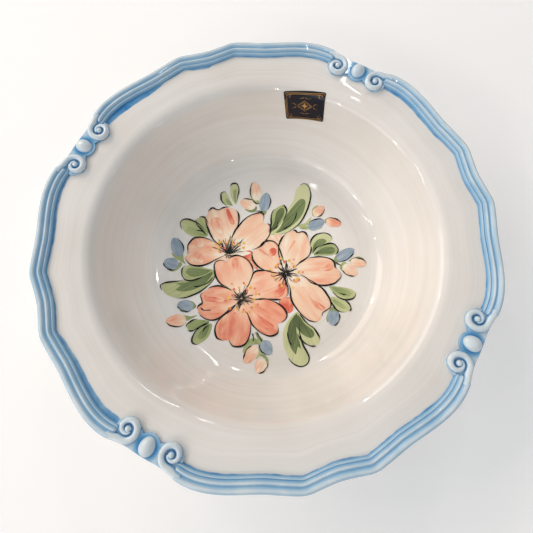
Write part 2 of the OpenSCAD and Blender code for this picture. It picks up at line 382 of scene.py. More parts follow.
# Its section, as (distance in from the edge, height above the seat): a full outer roll, and
# two lighter reeds with a hollow before each
roll, cartouche_a = (2.6, 1.9, 2.6), 9.05
reeds = [
    (2.2, 4.48), (3.3, 4.2), (4.2, 3.2), (4.8, 3.05), (5.6, 3.7), (6.2, 3.9), (6.8, 3.55),
    (7.3, 2.5), (7.8, 2.05), (8.3, 2.4), (8.7, 2.5), (9.1, 2.1), (9.45, 1.1), (9.6, -0.25),
]
run_end_a = 8.0


def on_reed(reed, angle):
    """A point of a reed's round back, at this angle from straight inward."""
    s, h, r = reed
    return s + r * cos(radians(angle)), h + r * sin(radians(angle))


def curve_through(points, count, closed=False):
    """A smooth line through points of any number of parts, with count steps in each span."""
    n, line = len(points), []
    for k in range(n if closed else n - 1):
        near = [k - 1, k, k + 1, k + 2]
        a, b, c, d = (points[i % n if closed else min(max(i, 0), n - 1)] for i in near)
        for j in range(count):
            t = j / count
            line.append(tuple(
                0.5 * (2 * q + (r - p) * t + (2 * p - 5 * q + 4 * r - s) * t * t
                       + (3 * q - p - 3 * r + s) * t**3)
                for p, q, r, s in zip(a, b, c, d)))
    return line if closed else line + [tuple(points[-1])]


across = [on_reed(roll, a) for a in range(228, 104, -8)]
across += curve_through(reeds, 4) + [(5.5, -0.25), (1.4, -0.25)]
section = [(rim_r - s, seat_h + h) for s, h in across]
run = spun("reeded_moulding_back_right", section, 300, run_end_a, 90 - 2 * run_end_a)
# How deep the glaze lies over the section, with painted shade in the grooves and a painted
# highlight on the crests: (distance in from the edge, depth)
glaze_depth_and_shade_across = [(0, 0.2), (1.2, 0.12), (2.1, 0.02), (3.0, 0.04), (4.4, 0.23), (5.5, 0.08),
           (6.2, 0.02), (6.9, 0.09), (7.8, 0.25), (8.6, 0.06), (9.5, 0.3)]
section_glaze_and_shade = [table_at(glaze_depth_and_shade_across, rim_r - hypot(v.co.x, v.co.y) / MM) for v in run.data.vertices]
# Each end is rounded off like a thumb, and goes in under its scroll
end_l, end_middle, end_width, end_height = 2.2, rim_r - 5.2, 0.6, 0.55
for vertex in run.data.vertices:
    x, y, z = vertex.co / MM
    angle, r = degrees(atan2(y, x)), hypot(x, y)
    from_end = radians(min(angle - run_end_a, 90 - run_end_a - angle)) * r
    full = sqrt(max(1 - (1 - part(from_end, 0, end_l)) ** 2, 0))
    spot = mix(end_middle, r, mix(end_width, 1, full)) / r
    vertex.co = (x * spot * MM, y * spot * MM, mix(seat_h, z, mix(end_height, 1, full)) * MM)
press_to_outline(run)


# ---- Cartouche plates ----
# A flat tile of clay at each quarter of the rim, cut round to take two scrolls, and laid on
# the flange between two runs of moulding.

edge_r = rim_r - cartouche_dip
plate_t, plate_inner_r, pad_r, eye_x, eye_y = 1.6, 136.2, 6.3, 136.85, 14.5
plate_middle, lobe_r, never = 139.0, 6.9, 1000.0


def leaves_circle(theta, x, y, r, outward=True):
    """How far a line from the plate's middle goes until it leaves (or enters) a circle."""
    dx, dy = plate_middle - x, -y
    b = dx * cos(theta) + dy * sin(theta)
    under_root = b * b - (dx * dx + dy * dy - r * r)
    missed = 0.0 if outward else never
    if under_root < 0:
        return missed
    reach = -b + sqrt(under_root) * (1 if outward else -1)
    return reach if reach > 0 else missed


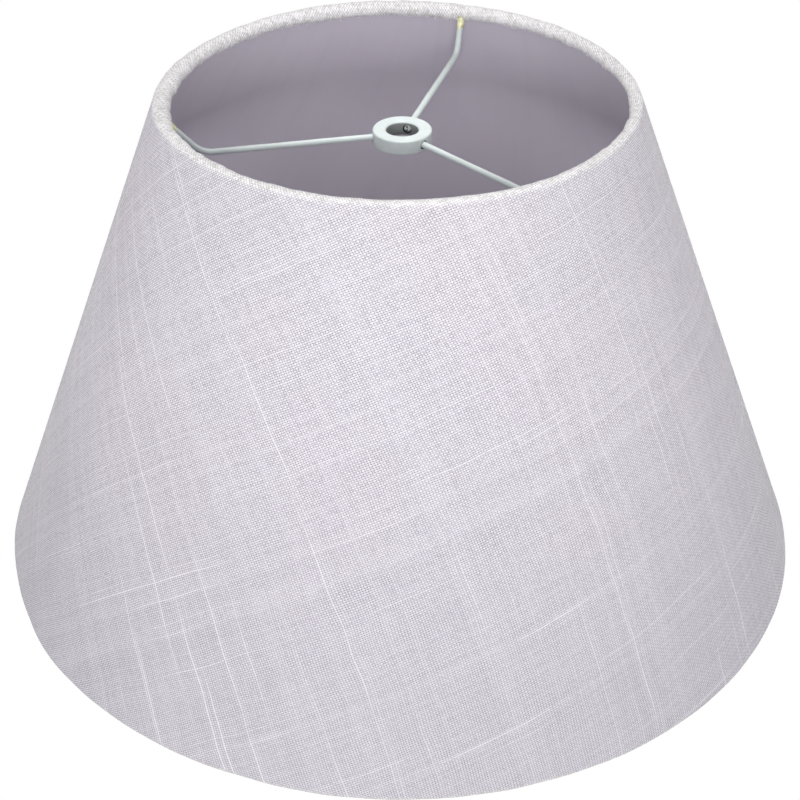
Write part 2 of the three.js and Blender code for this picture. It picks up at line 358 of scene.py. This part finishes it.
def make_frays():
    """Thread ends and fibres that stand out of the cut edges and the snips."""
    r = np.random.default_rng(41)
    points, faces = [], []

    def fray(azimuth, angle, centre, length, thick, lean):
        """One thin tapered tube that starts on the roll and runs on past the cloth's edge."""
        fat = hem(azimuth) if centre is TOP else 0
        start = centre + (ROLL - 0.1 * MM + fat) * round_wire(angle)
        base = round_axis(start[None], np.array([azimuth]))[0]
        radial = np.array([math.cos(azimuth), math.sin(azimuth), 0])
        side = np.array([-math.sin(azimuth), math.cos(azimuth), 0])
        normal = radial * math.cos(angle) + np.array([0, 0, math.sin(angle)])
        along = -radial * math.sin(angle) + np.array([0, 0, math.cos(angle)])
        along *= 1 if centre is TOP else -1
        aim = 0.25 * normal + along * (0.75 + 0.3 * r.normal()) + side * lean
        aim /= np.linalg.norm(aim)
        curl = normal * r.uniform(-0.2, 0.4) + side * r.normal() * 0.35
        t = np.linspace(0, 1, 4)[:, None]
        path = base + length * (t * aim + t * t * curl * 0.6)
        taper = thick * np.array([1, 0.95, 0.8, 0.45])
        got, made = tube(path, taper, np.cross(aim, curl + 0.01 * normal), 4)
        offset = sum(len(p) for p in points)
        points.append(got)
        faces.extend([[k + offset for k in f] for f in made])

    for centre, count, edge, sign in ((TOP, TOP_FRAYS, TOP_EDGE, 1), (BOTTOM, LOW_FRAYS, LOW_EDGE, -1)):
        for _ in range(count):
            azimuth = r.uniform(FIRST, SEAM)
            if centre is TOP and min(abs(off) for _, off in arm_offsets(np.array(azimuth))) < 1.6 * MM:
                continue
            angle = edge - sign * math.radians(abs(r.normal()) * 16 - 2)
            thread = r.random() < 0.4
            length = r.uniform(0.5, 1.3) * MM
            thick = (r.uniform(0.09, 0.16) if thread else r.uniform(0.03, 0.05)) * MM
            fray(azimuth, angle, centre, length, thick, r.normal() * 0.5)
    for at, _, _ in ARMS.values():
        for _ in range(SNIP_FRAYS):
            side = r.choice((-1, 1))
            azimuth = at + side * r.uniform(1.3, 2.0) * MM / TOP[0]
            angle = math.radians(r.uniform(165, 300))
            length, thick = r.uniform(0.6, 1.5) * MM, r.uniform(0.05, 0.15) * MM
            fray(azimuth, angle, TOP, length, thick, -side * r.uniform(0.0, 1.0))
    return loose_object("cloth_frays", np.vstack(points), faces)


def make_ring(name, centre):
    """A wire ring, as much out of round as the wall."""
    azimuth, turn = spokes(360), spokes(16)[:, None]
    section = centre + WIRE * round_wire(turn + 0 * azimuth)
    return mesh_object(name, round_axis(section, azimuth), grid_faces(*section.shape[:2])[0])


# ---- The liner and its tape ----


def sheet_of(name, outer_face, thickness, turns, azimuth_of, lift_of, rows=26, waves=0.0):
    """A stiff sheet round the shade. Its outer face is outer_face out from the wires' middles."""
    short = ROLL + GAP
    low, high = BOTTOM + short * UP, TOP - short * UP
    up_share = np.linspace(0, 1, rows)[:, None]
    sides, azimuths = [], []
    for face in (outer_face, outer_face - thickness):
        line = low + up_share[..., None] * (high - low) + face * OUT + 0 * turns[None, :, None]
        azimuths.append(azimuth_of(turns, line[..., 0]))
        wave = waves * ripple(azimuths[-1], 37, 5, 26) * np.sin(math.pi * up_share)
        lift = lift_of(turns, line[..., 0]) + wave
        sides.append(line + lift[..., None] * OUT)
    section = np.concatenate([sides[0], sides[1][::-1]])
    azimuth = np.concatenate([azimuths[0], azimuths[1][::-1]])
    count, across = section.shape[:2]
    faces, corner_rows, corner_columns = grid_faces(count, across, wrap_columns=False)
    # The flat map starts at the sheet's lower edge. Only the streaks of the material use it.
    along = np.linalg.norm(section - section[0, 0], axis=-1)
    row = corner_rows % count
    flat = flat_place(azimuth[row, corner_columns], TIP + along[row, corner_columns])
    # The bake's map: the outer side below, the inner side above it, and the two cut ends in a corner.
    outer_share, inner_share = corner_rows / rows, (count - corner_rows) / rows
    v = np.where(corner_rows >= rows, 0.52 + 0.46 * inner_share, 0.48 * outer_share)
    bake = np.stack([corner_columns / (across - 1), v], -1)
    k = np.arange(rows - 1)
    ends = [np.stack([k + a, k + b, count - 1 - k - b, count - 1 - k - a], 1) for a, b in ((0, 1), (1, 0))]
    ends = np.vstack([ends[0] * across, ends[1] * across + across - 1])
    corner = np.repeat(np.array([[0.0, 0.01, 0.01, 0.0]]), len(ends), 0)
    corner = np.stack([corner, corner], -1)
    maps = {"flat": np.concatenate([flat, corner]), "OFBake": np.concatenate([bake, corner + 0.985])}
    return mesh_object(name, round_axis(section, azimuth), np.vstack([faces, ends]), maps)


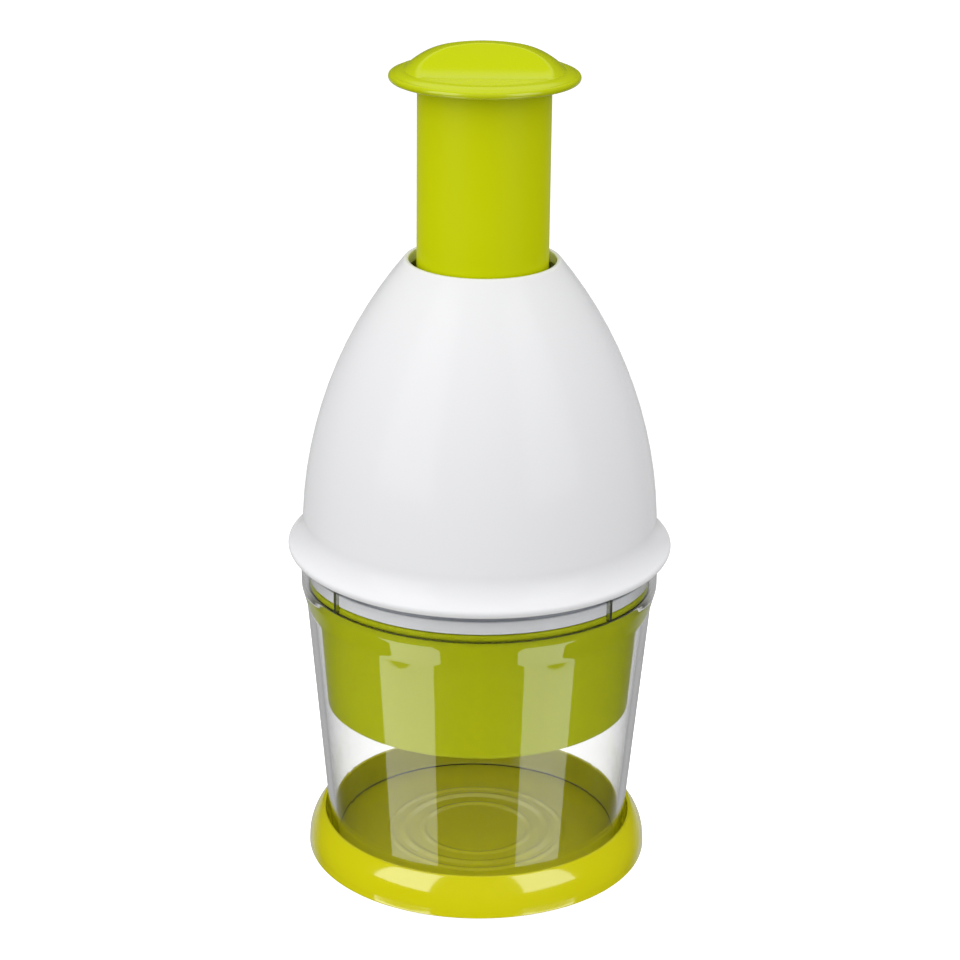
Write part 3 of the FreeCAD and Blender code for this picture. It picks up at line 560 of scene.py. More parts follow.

....

**Task objective:** Take the lines from the start of the records through the line holding "run_end_a = 8.0", both included, and please print them exactly, with nothing else.

**Solution to this task:**
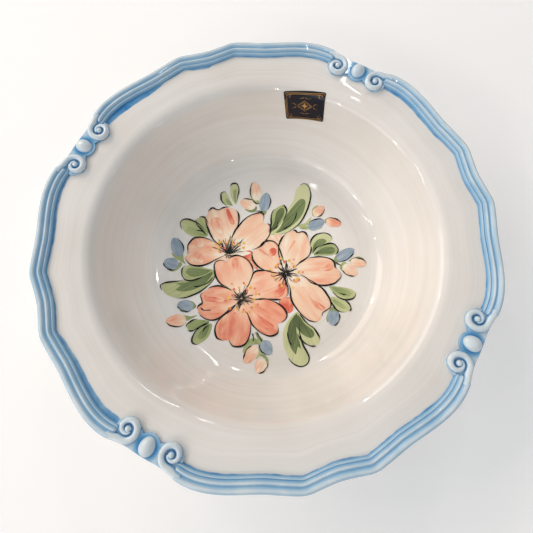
Write part 2 of the OpenSCAD and Blender code for this picture. It picks up at line 382 of scene.py. More parts follow.
# Its section, as (distance in from the edge, height above the seat): a full outer roll, and
# two lighter reeds with a hollow before each
roll, cartouche_a = (2.6, 1.9, 2.6), 9.05
reeds = [
    (2.2, 4.48), (3.3, 4.2), (4.2, 3.2), (4.8, 3.05), (5.6, 3.7), (6.2, 3.9), (6.8, 3.55),
    (7.3, 2.5), (7.8, 2.05), (8.3, 2.4), (8.7, 2.5), (9.1, 2.1), (9.45, 1.1), (9.6, -0.25),
]
run_end_a = 8.0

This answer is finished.